++++ Raw data ++++

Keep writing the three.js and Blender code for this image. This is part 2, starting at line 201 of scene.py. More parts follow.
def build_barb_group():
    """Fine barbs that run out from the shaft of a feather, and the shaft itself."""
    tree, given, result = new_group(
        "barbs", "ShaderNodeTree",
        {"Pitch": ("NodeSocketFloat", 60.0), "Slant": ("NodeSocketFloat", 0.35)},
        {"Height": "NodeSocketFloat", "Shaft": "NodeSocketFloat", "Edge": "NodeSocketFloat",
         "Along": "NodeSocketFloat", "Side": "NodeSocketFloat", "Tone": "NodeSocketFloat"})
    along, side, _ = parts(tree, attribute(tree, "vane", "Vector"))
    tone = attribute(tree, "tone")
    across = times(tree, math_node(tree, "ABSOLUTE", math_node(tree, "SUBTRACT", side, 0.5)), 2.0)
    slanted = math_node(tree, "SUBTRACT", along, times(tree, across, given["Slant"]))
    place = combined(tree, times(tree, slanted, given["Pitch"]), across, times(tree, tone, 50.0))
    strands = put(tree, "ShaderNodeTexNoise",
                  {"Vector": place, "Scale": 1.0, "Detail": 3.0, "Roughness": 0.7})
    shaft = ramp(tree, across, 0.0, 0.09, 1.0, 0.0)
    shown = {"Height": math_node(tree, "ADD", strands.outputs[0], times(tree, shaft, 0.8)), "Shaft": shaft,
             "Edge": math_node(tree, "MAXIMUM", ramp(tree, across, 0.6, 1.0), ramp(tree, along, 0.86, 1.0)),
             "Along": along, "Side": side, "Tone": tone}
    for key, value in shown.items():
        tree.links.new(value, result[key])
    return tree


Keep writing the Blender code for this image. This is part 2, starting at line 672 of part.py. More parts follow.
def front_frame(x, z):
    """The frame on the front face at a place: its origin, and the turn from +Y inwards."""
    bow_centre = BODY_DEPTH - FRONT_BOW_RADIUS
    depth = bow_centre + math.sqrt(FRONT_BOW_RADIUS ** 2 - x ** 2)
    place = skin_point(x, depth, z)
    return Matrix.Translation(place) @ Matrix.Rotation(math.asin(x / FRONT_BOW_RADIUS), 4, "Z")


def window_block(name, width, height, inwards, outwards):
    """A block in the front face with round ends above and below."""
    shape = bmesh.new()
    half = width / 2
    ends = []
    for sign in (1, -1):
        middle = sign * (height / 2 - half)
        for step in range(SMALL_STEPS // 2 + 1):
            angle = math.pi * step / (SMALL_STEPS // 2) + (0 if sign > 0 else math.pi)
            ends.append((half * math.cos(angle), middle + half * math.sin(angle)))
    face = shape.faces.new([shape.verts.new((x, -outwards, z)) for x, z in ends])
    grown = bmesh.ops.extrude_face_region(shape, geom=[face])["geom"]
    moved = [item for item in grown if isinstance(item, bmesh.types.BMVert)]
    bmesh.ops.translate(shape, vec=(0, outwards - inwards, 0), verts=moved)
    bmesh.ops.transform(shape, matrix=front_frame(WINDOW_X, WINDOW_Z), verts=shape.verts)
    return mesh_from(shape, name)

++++

§ **Set problem**:
Write out every record shown above, word for word.

§ **Answer to this problem**:
Keep writing the three.js and Blender code for this image. This is part 2, starting at line 201 of scene.py. More parts follow.
def build_barb_group():
    """Fine barbs that run out from the shaft of a feather, and the shaft itself."""
    tree, given, result = new_group(
        "barbs", "ShaderNodeTree",
        {"Pitch": ("NodeSocketFloat", 60.0), "Slant": ("NodeSocketFloat", 0.35)},
        {"Height": "NodeSocketFloat", "Shaft": "NodeSocketFloat", "Edge": "NodeSocketFloat",
         "Along": "NodeSocketFloat", "Side": "NodeSocketFloat", "Tone": "NodeSocketFloat"})
    along, side, _ = parts(tree, attribute(tree, "vane", "Vector"))
    tone = attribute(tree, "tone")
    across = times(tree, math_node(tree, "ABSOLUTE", math_node(tree, "SUBTRACT", side, 0.5)), 2.0)
    slanted = math_node(tree, "SUBTRACT", along, times(tree, across, given["Slant"]))
    place = combined(tree, times(tree, slanted, given["Pitch"]), across, times(tree, tone, 50.0))
    strands = put(tree, "ShaderNodeTexNoise",
                  {"Vector": place, "Scale": 1.0, "Detail": 3.0, "Roughness": 0.7})
    shaft = ramp(tree, across, 0.0, 0.09, 1.0, 0.0)
    shown = {"Height": math_node(tree, "ADD", strands.outputs[0], times(tree, shaft, 0.8)), "Shaft": shaft,
             "Edge": math_node(tree, "MAXIMUM", ramp(tree, across, 0.6, 1.0), ramp(tree, along, 0.86, 1.0)),
             "Along": along, "Side": side, "Tone": tone}
    for key, value in shown.items():
        tree.links.new(value, result[key])
    return tree


Keep writing the Blender code for this image. This is part 2, starting at line 672 of part.py. More parts follow.
def front_frame(x, z):
    """The frame on the front face at a place: its origin, and the turn from +Y inwards."""
    bow_centre = BODY_DEPTH - FRONT_BOW_RADIUS
    depth = bow_centre + math.sqrt(FRONT_BOW_RADIUS ** 2 - x ** 2)
    place = skin_point(x, depth, z)
    return Matrix.Translation(place) @ Matrix.Rotation(math.asin(x / FRONT_BOW_RADIUS), 4, "Z")


def window_block(name, width, height, inwards, outwards):
    """A block in the front face with round ends above and below."""
    shape = bmesh.new()
    half = width / 2
    ends = []
    for sign in (1, -1):
        middle = sign * (height / 2 - half)
        for step in range(SMALL_STEPS // 2 + 1):
            angle = math.pi * step / (SMALL_STEPS // 2) + (0 if sign > 0 else math.pi)
            ends.append((half * math.cos(angle), middle + half * math.sin(angle)))
    face = shape.faces.new([shape.verts.new((x, -outwards, z)) for x, z in ends])
    grown = bmesh.ops.extrude_face_region(shape, geom=[face])["geom"]
    moved = [item for item in grown if isinstance(item, bmesh.types.BMVert)]
    bmesh.ops.translate(shape, vec=(0, outwards - inwards, 0), verts=moved)
    bmesh.ops.transform(shape, matrix=front_frame(WINDOW_X, WINDOW_Z), verts=shape.verts)
    return mesh_from(shape, name)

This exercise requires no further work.